Along your route, some unit types will beg for food, with their success depending on your doctrine. Similarly, feeding my troops a ‘full meal’ gave such a small bonus to charisma, but would cost a huge amount of food. I was once again stuck with one static choice. My followers always received a meagre meal to retain both the maximum amount of food at no cost to charisma.
Upon reaching your destination, you’ll engage in a small skirmish or confrontation with defenders of the city-state. According to the game, these are ‘non-violent’, although the mechanics do little to indicate that this is the case.

On a 5×6 grid, you’ll arrange your troops and start the battle. Confrontations in Becoming Saint are dead simple, even to the point where there is an ‘autobattler’ option, which moves your followers for you. Otherwise, you can move your followers around, bless your troops, or curse the opposition. Defeated units don’t die and instantly vanish. As this is a ‘non-violent conversion’, they run and spread across the map, which creates a frustrating amount of visual noise that can make it difficult to tell what’s going on with the remaining soldiers.
Some terrain elements give slight bonuses to your troops, but poor tutorialisation of the battle mechanics means this is very opaque. For the most part, each battle feels the same, as you try to gang up your troops on one of the enemies before moving to the next. Different follower types are better against different enemies, but once again, due to poor tutorialisation of this, I never felt it necessary to engage in this strategic layer.
“Very little time playing Becoming Saint is spent actually playing.”
Once you’ve taken over the city, a few things happen. First, you’ll be taxed food if you decide to feed the defeated city-state. If you choose not to, you will instead lose charisma for being cold-hearted. Then, you will gain food for all cities under your rule. Then, you lose food in a large feast where you must feed all your followers.
Just to put this process in perspective, conquering a new city-state predominantly involves watching a counter tracking food go up and down, and a brief battle that lacks any tactical depth. Becoming Saint also revels in wasting your time. There is a lot of downtime between each of these choices. These splash screens of large text play out the same way between every interaction. Very little time playing Becoming Saint is spent actually playing.

You then repeat the process and attempt to march on a new city. Some random events sometimes occur on longer marches. Admittedly, I did not have this occur much as I found the game frustratingly boring.
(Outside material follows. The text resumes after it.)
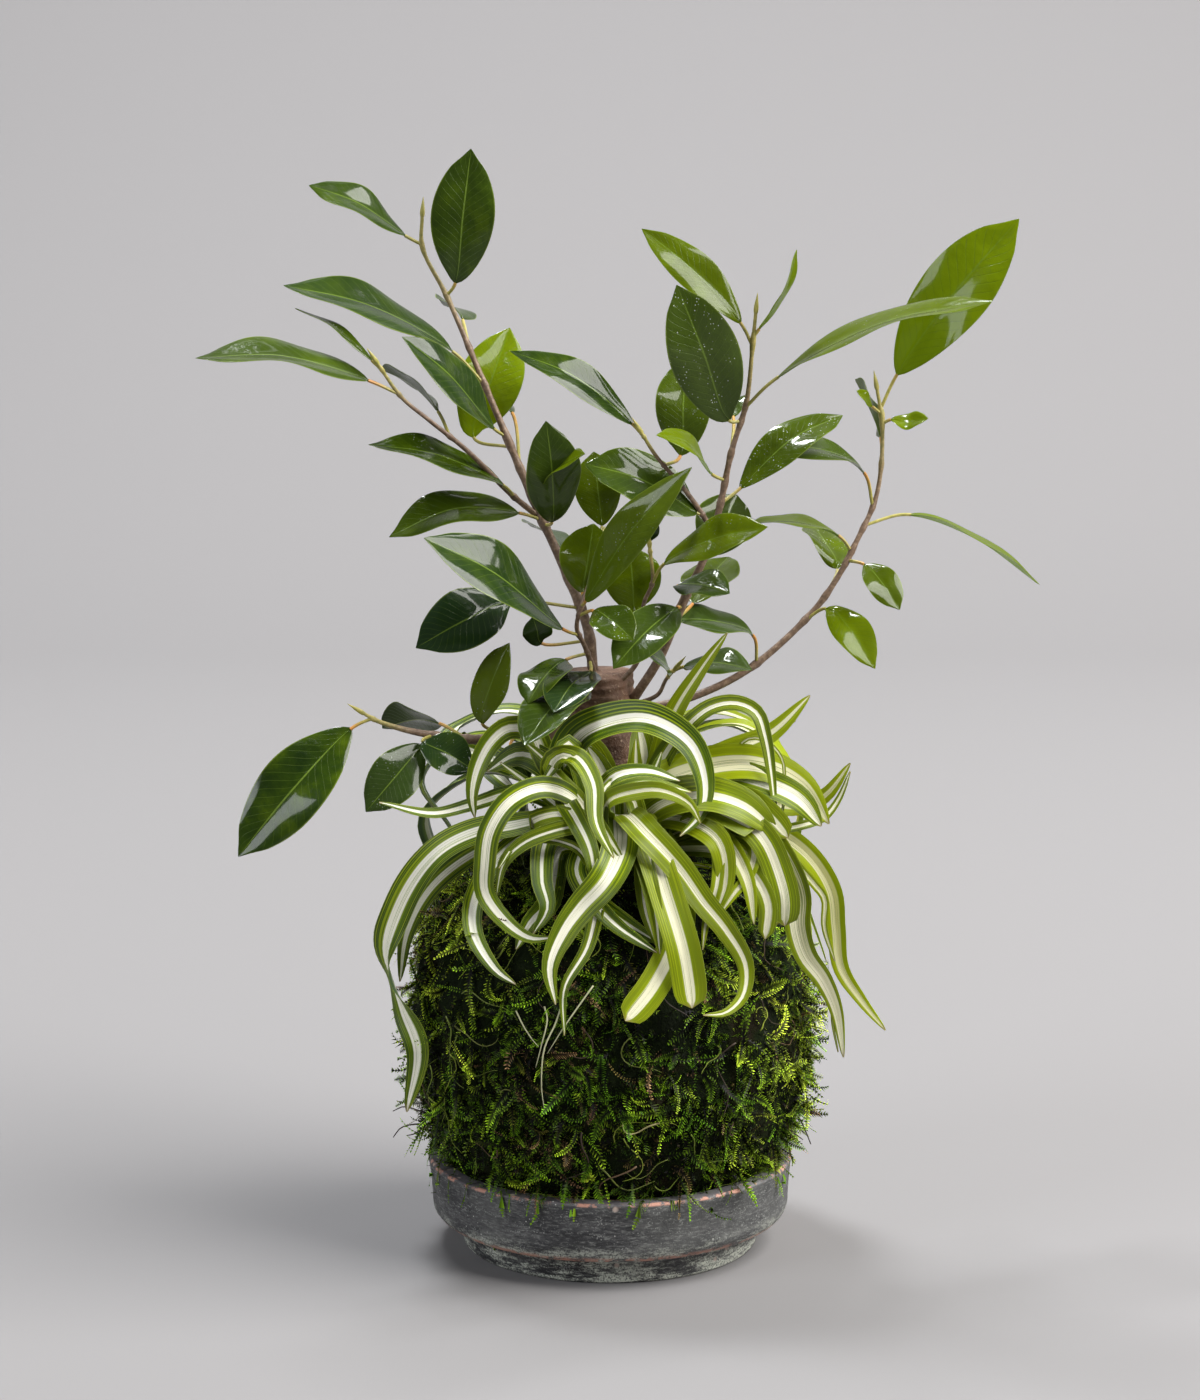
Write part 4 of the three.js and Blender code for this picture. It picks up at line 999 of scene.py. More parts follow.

But, with so few gameplay levers to pull, the few I interacted with just served as other ways to lower my food or charisma. Further, there is no randomisation in the map for Becoming Saint. Being based in Italy, each town or location has a static location and power, which does not help when so much of the game already feels rote and repetitive.
I additionally found the difficulty in Becoming Saint to be wildly inconsistent. On multiple runs, the closest city states with the weakest defences would trounce my initial conversion attempt, instantly ending the run. On others, once I had beaten the first location, I never ran into trouble again. It was difficult to parse what separated those initial battles, especially as units seem to ignore commands half the time when in ‘tactician mode’.

There is an ‘easy mode’ available before you start a run, but I couldn’t find what this changed besides giving more food at the start of the game. Beyond this, the options menu is extremely light, and there is a distinct lack of accessibility options as well. Presentation is a stronger element of Becoming Saint. The simplistic music and audio design match well with the cutesy, almost papercraft visuals.
Without any narrative to speak of, the repetition and time wasting seep into the game as a whole, and it is difficult to recommend any aspect of Becoming Saint. Combat is too poorly designed to recommend Becoming Saint’s strategy elements. Management elements are too simplistic to recommend as a management game, and player choice is too limited to recommend it as a political simulation.
4
Mediocre
Positive:
- Visual presentation is unique
Negative:
- Simplistic real-time strategy elements
- Poor tutorialisation
- Management that boils down to two numbers
- Very little in terms of actual gameplay elements
Becoming Saint is a dull way to spend your time. While the pitch is intriguing and the visual presentation is neat, there is almost nothing here worth engaging with on a mechanical level. For a roguelike, that complete lack of narrative depth quickly gives way to an uninteresting and repetitive gameplay loop.